The file contains x and a y coordinates of points that
you can display with gnuplot
. We seek the average and
standard deviation of the y column.
The code average.c solves
this problem using a serial algorithm. Note the use
of malloc
and free
to reserve and release
memory space. This allows for flexible and general code.
A parallel implementation of the solution could use an algorithm in which the data is divided among all the processes. This illustrates one of the advantage of using a parallel architecture in that the memory requirement per node is much less than in a serial implementation of the code.
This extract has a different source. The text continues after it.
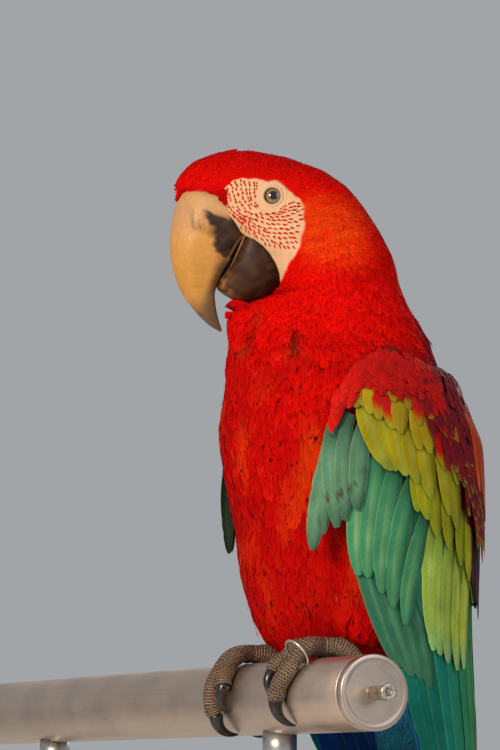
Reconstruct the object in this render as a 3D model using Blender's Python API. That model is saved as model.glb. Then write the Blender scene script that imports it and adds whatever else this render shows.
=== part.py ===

Or that the agregate memory of the parallel computer is tipically much larger than the memory of a single computer, allowing larger problems to be solved.
The algorithm of a parallel implementation is illustrated in a simplified flowchart. Note the following:
- All the processes contain a chunk of data.
- The number of numbers in each process is adjusted dynamically according to the size of the data set and the number of processes.
- Each process uses
malloc
to reserve an appropriate size memory chunk for the local data. - The wall time saving is acomplished via performing local sums in the different processes (not an issue in this very simple/fast calculation).
- A parallel implmentation of an algorithm tipically requires thinking in terms of real time programming — i.e., what each process does as a function of time.
The reader is encouraged to write their own parallel implementation. Be careful and think things through!